◆ **YOUR GOAL**
Extract all of the data and reproduce it precisely.

◆ **SOURCE EXCERPT**
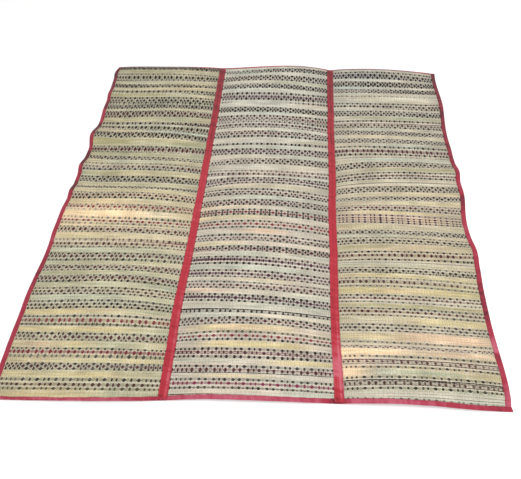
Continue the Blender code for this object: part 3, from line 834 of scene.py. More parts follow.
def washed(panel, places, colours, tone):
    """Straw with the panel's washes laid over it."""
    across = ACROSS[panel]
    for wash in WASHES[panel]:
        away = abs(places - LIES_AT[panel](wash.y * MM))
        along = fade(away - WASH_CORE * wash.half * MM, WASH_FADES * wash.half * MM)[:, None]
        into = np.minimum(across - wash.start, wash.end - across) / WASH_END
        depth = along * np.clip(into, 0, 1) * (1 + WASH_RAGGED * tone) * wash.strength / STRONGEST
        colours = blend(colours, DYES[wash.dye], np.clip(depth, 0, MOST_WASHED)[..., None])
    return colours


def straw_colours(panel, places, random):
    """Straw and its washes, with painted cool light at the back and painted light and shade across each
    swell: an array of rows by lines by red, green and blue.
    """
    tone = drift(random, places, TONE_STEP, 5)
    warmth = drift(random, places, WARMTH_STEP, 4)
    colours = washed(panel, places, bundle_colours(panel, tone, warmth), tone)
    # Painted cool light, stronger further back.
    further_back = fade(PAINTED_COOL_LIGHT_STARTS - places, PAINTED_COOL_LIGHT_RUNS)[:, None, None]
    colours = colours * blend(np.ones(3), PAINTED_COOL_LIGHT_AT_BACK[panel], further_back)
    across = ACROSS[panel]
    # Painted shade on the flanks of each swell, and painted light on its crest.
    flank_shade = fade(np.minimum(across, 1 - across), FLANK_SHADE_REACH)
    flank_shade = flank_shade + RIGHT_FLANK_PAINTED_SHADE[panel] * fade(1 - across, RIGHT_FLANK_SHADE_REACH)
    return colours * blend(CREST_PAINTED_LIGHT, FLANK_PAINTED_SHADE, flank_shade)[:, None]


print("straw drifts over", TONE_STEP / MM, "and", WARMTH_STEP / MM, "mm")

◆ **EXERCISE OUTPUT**
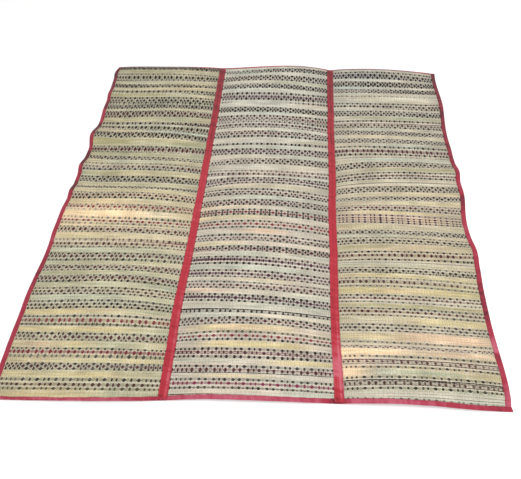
Continue the Blender code for this object: part 3, from line 834 of scene.py. More parts follow.
def washed(panel, places, colours, tone):
    """Straw with the panel's washes laid over it."""
    across = ACROSS[panel]
    for wash in WASHES[panel]:
        away = abs(places - LIES_AT[panel](wash.y * MM))
        along = fade(away - WASH_CORE * wash.half * MM, WASH_FADES * wash.half * MM)[:, None]
        into = np.minimum(across - wash.start, wash.end - across) / WASH_END
        depth = along * np.clip(into, 0, 1) * (1 + WASH_RAGGED * tone) * wash.strength / STRONGEST
        colours = blend(colours, DYES[wash.dye], np.clip(depth, 0, MOST_WASHED)[..., None])
    return colours


def straw_colours(panel, places, random):
    """Straw and its washes, with painted cool light at the back and painted light and shade across each
    swell: an array of rows by lines by red, green and blue.
    """
    tone = drift(random, places, TONE_STEP, 5)
    warmth = drift(random, places, WARMTH_STEP, 4)
    colours = washed(panel, places, bundle_colours(panel, tone, warmth), tone)
    # Painted cool light, stronger further back.
    further_back = fade(PAINTED_COOL_LIGHT_STARTS - places, PAINTED_COOL_LIGHT_RUNS)[:, None, None]
    colours = colours * blend(np.ones(3), PAINTED_COOL_LIGHT_AT_BACK[panel], further_back)
    across = ACROSS[panel]
    # Painted shade on the flanks of each swell, and painted light on its crest.
    flank_shade = fade(np.minimum(across, 1 - across), FLANK_SHADE_REACH)
    flank_shade = flank_shade + RIGHT_FLANK_PAINTED_SHADE[panel] * fade(1 - across, RIGHT_FLANK_SHADE_REACH)
    return colours * blend(CREST_PAINTED_LIGHT, FLANK_PAINTED_SHADE, flank_shade)[:, None]


print("straw drifts over", TONE_STEP / MM, "and", WARMTH_STEP / MM, "mm")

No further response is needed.